Looking beyond 2011, it is worth noting that midterm elections are poor predictors of the subsequent presidential election. Of the three previous post-World War II presidents who lost at least one chamber of Congress in his first midterm, all won re-election. The state of the economy two years from now will be more important than any Congressional debates that occur in the interim.
POLICY IMPLICATIONS. Here is our outlook for the important items on which Congress and the president will have to engage:
• Taxes. The first tax issue likely to be addressed is what happens to the Bush-era tax cuts, set to expire on Jan. 1. While there are lots of potential outcomes, we think the most likely one will be bipartisan agreement that raising taxes is a bad political and economic idea, given subpar GDP growth.
Thus, we expect a lame-duck session of Congress will approve the extension of current tax rates, including the upper-income brackets and those on capital gains and dividends.
• Spending. We believe House Republicans will make a big push for spending cuts in 2011 and, though they will have to compromise with the Senate, they will achieve some success. However, they won’t push for the targets in their campaign pledge – $100 billion in cuts next year and an ultimate goal of getting spending down to pre-2009 levels.
• Debt limit. The ceiling will need to be raised in the first half of 2011. It’s another must-pass bill, and most newly elected Republicans will want to vote against it. We believe that it will pass.

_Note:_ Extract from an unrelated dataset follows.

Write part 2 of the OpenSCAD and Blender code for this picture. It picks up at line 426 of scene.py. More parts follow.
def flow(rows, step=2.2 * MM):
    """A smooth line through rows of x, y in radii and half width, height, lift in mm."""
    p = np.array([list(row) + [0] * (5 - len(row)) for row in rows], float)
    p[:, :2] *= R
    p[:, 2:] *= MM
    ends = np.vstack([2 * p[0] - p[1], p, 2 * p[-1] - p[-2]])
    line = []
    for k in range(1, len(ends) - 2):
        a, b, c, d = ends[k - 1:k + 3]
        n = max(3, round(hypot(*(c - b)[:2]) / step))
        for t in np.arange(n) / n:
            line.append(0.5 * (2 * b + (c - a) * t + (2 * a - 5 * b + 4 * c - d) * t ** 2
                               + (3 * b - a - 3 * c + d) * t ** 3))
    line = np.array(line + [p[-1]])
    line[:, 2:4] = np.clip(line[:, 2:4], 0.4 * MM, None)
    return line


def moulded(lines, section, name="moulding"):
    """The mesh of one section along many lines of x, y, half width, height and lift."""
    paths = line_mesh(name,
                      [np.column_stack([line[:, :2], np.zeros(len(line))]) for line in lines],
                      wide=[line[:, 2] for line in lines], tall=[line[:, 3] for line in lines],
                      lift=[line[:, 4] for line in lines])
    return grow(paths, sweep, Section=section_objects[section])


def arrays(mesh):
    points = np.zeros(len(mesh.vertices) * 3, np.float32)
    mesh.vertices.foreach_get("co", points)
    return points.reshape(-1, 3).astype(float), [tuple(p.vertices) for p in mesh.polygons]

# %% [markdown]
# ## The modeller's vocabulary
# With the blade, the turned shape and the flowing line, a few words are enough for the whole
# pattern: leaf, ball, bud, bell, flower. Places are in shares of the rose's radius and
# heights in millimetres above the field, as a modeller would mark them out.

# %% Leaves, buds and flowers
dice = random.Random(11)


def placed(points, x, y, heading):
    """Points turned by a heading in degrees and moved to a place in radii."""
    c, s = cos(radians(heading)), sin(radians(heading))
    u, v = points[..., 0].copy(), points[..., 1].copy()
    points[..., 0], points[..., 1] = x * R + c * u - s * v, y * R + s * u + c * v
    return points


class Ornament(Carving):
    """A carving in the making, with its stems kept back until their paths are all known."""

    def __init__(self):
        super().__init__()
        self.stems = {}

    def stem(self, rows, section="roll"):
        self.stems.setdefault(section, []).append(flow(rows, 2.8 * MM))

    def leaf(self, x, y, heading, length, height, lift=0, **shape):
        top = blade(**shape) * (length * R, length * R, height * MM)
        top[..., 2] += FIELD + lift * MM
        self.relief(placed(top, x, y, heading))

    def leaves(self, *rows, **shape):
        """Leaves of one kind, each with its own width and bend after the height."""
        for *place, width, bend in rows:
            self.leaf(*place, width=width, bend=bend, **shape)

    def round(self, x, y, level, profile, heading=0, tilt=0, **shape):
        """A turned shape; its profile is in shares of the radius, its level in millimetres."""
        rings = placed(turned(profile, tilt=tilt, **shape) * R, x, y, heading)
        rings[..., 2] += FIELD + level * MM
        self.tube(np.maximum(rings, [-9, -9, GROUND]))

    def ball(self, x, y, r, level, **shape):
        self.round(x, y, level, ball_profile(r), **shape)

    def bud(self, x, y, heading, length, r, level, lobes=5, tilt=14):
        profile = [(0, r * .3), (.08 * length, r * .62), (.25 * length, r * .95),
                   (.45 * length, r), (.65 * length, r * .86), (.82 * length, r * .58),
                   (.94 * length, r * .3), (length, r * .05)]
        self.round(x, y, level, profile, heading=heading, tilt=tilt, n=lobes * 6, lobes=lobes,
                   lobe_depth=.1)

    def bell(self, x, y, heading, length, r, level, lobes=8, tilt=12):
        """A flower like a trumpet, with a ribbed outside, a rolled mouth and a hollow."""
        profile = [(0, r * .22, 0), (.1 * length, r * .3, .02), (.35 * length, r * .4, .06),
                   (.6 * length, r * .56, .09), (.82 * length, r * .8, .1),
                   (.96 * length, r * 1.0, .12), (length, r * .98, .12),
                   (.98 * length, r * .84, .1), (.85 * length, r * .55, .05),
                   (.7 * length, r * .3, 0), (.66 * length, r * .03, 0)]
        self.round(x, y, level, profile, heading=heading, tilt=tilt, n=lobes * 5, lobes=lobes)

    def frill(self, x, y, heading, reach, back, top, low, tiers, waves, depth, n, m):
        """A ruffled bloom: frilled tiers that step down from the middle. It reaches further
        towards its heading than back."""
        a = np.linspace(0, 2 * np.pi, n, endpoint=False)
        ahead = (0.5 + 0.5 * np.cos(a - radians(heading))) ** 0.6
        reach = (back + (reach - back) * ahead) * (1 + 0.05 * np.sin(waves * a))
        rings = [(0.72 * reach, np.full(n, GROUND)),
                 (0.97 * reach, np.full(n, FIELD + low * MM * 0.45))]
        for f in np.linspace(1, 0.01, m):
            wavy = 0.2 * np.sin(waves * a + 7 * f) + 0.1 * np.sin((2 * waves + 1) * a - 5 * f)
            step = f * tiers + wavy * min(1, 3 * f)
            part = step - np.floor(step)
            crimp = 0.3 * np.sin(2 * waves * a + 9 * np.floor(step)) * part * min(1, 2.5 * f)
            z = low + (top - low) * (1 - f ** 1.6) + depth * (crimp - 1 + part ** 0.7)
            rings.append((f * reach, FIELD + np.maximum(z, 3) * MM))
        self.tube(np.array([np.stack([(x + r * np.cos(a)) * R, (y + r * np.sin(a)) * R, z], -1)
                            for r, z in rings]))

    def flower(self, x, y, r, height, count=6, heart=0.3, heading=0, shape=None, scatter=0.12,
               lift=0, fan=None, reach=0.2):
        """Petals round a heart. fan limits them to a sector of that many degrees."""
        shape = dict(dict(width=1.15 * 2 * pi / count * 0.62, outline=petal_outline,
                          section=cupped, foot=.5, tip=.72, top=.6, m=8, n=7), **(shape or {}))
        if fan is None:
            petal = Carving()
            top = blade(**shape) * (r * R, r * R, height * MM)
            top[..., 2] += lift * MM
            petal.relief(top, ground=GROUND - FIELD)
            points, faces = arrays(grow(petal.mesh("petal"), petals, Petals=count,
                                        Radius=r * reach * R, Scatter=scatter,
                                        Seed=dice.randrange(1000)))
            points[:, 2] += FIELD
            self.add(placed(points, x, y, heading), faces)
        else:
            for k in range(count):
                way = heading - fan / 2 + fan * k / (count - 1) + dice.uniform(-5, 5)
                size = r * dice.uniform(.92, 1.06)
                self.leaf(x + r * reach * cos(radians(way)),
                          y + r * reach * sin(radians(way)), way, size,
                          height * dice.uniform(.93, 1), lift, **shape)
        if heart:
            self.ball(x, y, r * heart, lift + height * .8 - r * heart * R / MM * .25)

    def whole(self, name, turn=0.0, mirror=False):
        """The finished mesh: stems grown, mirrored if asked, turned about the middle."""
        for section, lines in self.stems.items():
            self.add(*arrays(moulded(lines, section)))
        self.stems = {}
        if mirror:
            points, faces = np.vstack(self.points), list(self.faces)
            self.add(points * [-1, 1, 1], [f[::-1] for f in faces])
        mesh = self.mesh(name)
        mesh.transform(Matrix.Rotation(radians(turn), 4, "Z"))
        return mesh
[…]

• Financial reform. Despite some talk about repealing the Dodd-Frank financial-reform legislation, we believe that a material rewrite of the bill is unlikely.
• Health care. The Republicans priority of repealing the new health care law is a long shot, given their failure to take the Senate. The battle could be fought, however, by denying funding to implement parts of the legislation.
We believe some partial success on this issue is likely, since it would be part of a must-pass spending bill.
• China trade legislation. The Republican leadership is instinctively free trade, but it will not want to be perceived as soft on China. We believe the Republicans won’t be silent on this issue, but the odds of protectionist legislation have come down significantly.
MARKET TAKEAWAY. Politics aside, the key conclusion about the mid-term elections is that once political uncertainty is removed – in favor of either party – equities tend to do well. Since 1950, measuring returns from Sept. 30 in mid-term election years, the forward one-year price return for U.S. equities has averaged 25 percent, with no negative observations.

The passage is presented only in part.